Things came to a head in early June. Over a thousand protesters had gathered at Newton, near Kettering, Northamptonshire, to protest against the enclosures of Thomas Tresham, pulling down hedges and filling ditches.[1] King James I issued a Proclamation and ordered his Deputy Lieutenants in Northamptonshire to put down the riots. Women and children were part of the protest.

The Treshams - both the family at Newton and their more well-known Roman Catholic cousins at nearby Rushton, the family of Francis Tresham, who had been involved two years earlier in the Gunpowder Plot and had apparently died in the Tower of London - were unpopular for their voracious enclosing of land. Sir Thomas Tresham of Rushton was known as "the most odious man in the county". The old Roman Catholic gentry family of the Treshams had long argued with the emerging Puritan gentry family the Montagus of Boughton about territory. Now Tresham of Newton was enclosing common land - The Brand - that had been part of Rockingham Forest.

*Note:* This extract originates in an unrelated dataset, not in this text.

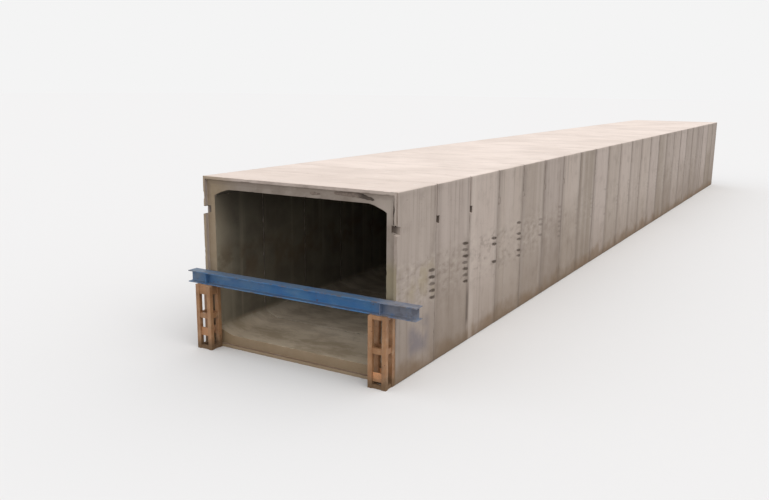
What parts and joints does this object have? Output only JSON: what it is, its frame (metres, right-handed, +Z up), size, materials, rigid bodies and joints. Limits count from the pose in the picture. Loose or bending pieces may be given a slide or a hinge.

Edward Montagu, one of the Deputy Lieutenants, had spoken against enclosure in Parliament some years earlier, but was now placed by the King in the position effectively of defending the Treshams. The local armed bands and militia refused the call-up, so the landowners were forced to use their own servants to suppress the rioters on 8 June 1607. The Royal Proclamation was read twice. The rioters continued in their actions and the gentry and their forces charged. A pitched battle ensued. 40-50 were killed and the leaders of the protest were hanged and quartered.

At St Faith's Church in Newton there is a memorial to the men who were executed. Parish and Assize records have disappeared. The Tresham family declined soon after. The Montagu family went on through marriage to become the Dukes of Buccleuch, one of the biggest landowners in Britain.[2]

The Newton Rebellion was one of the last times that the peasantry of England and the gentry were in open conflict.

John Reynold's pouch was found after he was captured. It was opened - all that was in it was a piece of green cheese. Captain Reynolds was hanged.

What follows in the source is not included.